Eu viajo com dois passaportes. O brasileiro e o europeu. Neta de imigrantes espanhóis, fiz faculdade de História e passei a adolescência imersa em literatura europeia. Tenho filhos que descendem de um dinamarquês e Karen Blixen (ou Isak Dinesen) está entre minhas autoras prediletas.

O que a ficção me ensinou? Primeiro: é o melhor sanatório de bolso. Porque como disse a barda dinamarquesa: toda dor pode ser suportada se a colocarmos numa história. Em segundo lugar: tudo o que um ficcionista colocar na história tem que ser resolvido – da melhor forma possível – ali. Ficção é como piada. Se precisar explicar, perde a graça.

Por tudo isso, a Europa me encanta. Com suas confusões e premência. Com os pontos de vista inusitados, com os quais nem sempre concordo, mas me instigam de forma permanente.

Escrevo isso por causa dos filmes que tenho assistido no Festival Varilux e por causa da série Borgen, na quarta temporada. O meio ambiente é tema de “Golias” e é tema da série dinamarquesa. Existe uma radicalidade no chamado “Velho Mundo” em relação aos combustíveis fósseis e os pesticidas que me causou a impressão de que estamos dormindo no Brasil. O planeta estará acabando mesmo e nós é que não percebemos ainda?

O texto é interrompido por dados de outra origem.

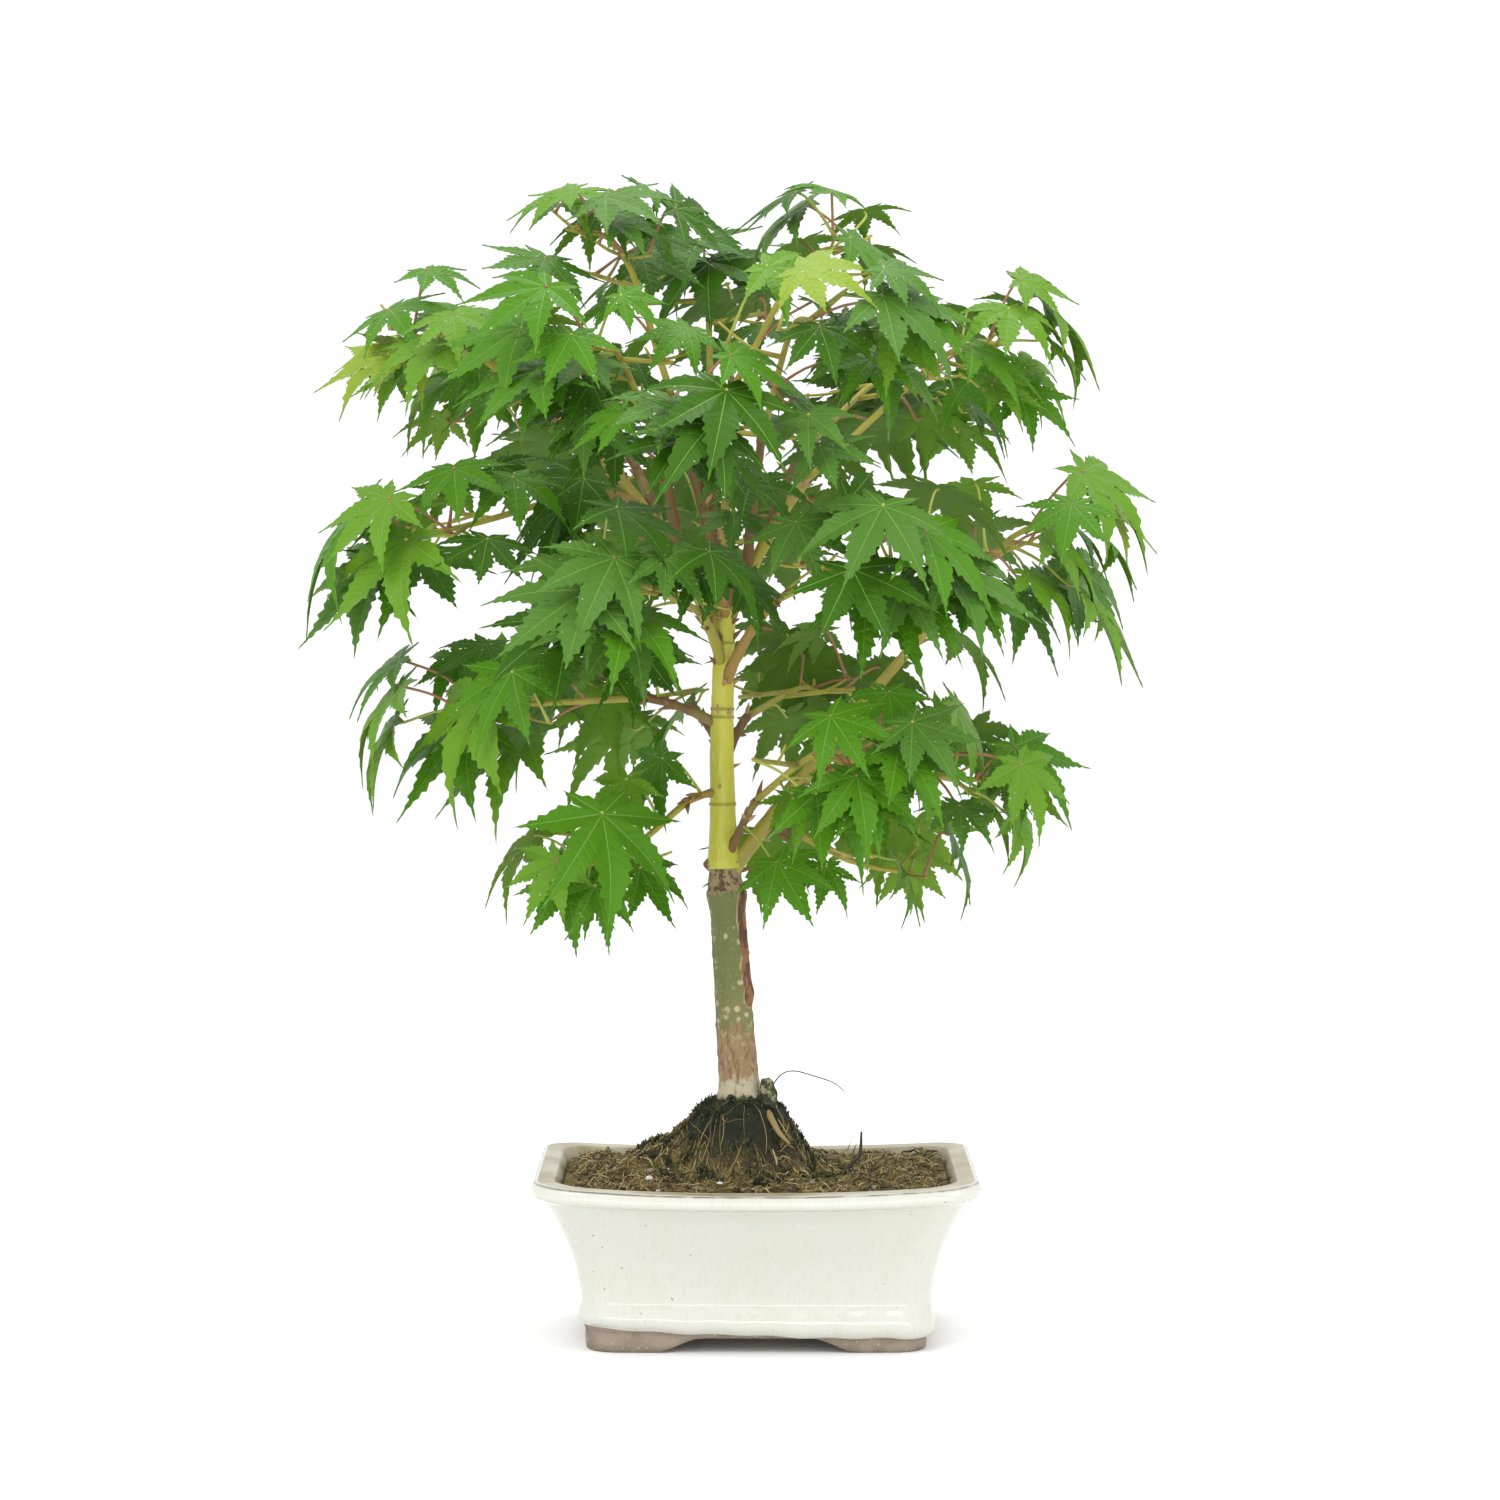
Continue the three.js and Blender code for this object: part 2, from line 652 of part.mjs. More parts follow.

Hoje foi a vez de assistir ao filme “O Destino de Haffmann” e me surpreender com a abordagem suave (não menos terrível) da ocupação da França pelos nazistas. Pouco sangue, quase sem tiros, mas a burrice e a covardia dos seres humanos na guerra – qualquer guerra – estavam lá. Atores soberbos, claro, direção idem, e um diálogo translúcido. Pergunta de um judeu para a católica com quem ele não consegue transar:

– Você acredita em Deus?

– Não. Mas por via das dúvidas acredito no Paraíso. E você acredita em Deus?

– Não. Mas por via das dúvidas acredito na Torá.

Um momento de interseção entre duas pessoas em situação de perigo e desumanidade que transmite humor, resiliência e prepara o final irônico. Afinal toda mulher deveria ter a oportunidade de se vingar de um estuprador que nem ao menos garante os combinados. Ainda mais se ele colabora com o invasor nazista.

Nazismo não é brincadeira. Estupro não é brincadeira. Guerra não é brincadeira. Colocou na trama precisa ser resolvido na trama. Ah, se fizéssemos isso na vida!

Um homem que assistiu ao filme comentou perto de mim: “Todo mundo devia lembrar as atrocidades que a guerra traz antes de ser a favor”.

Não é que depois de tudo o que já se filmou sobre a ascensão do nazismo, os franceses ainda conseguem nos contar esse episódio de forma surpreendente?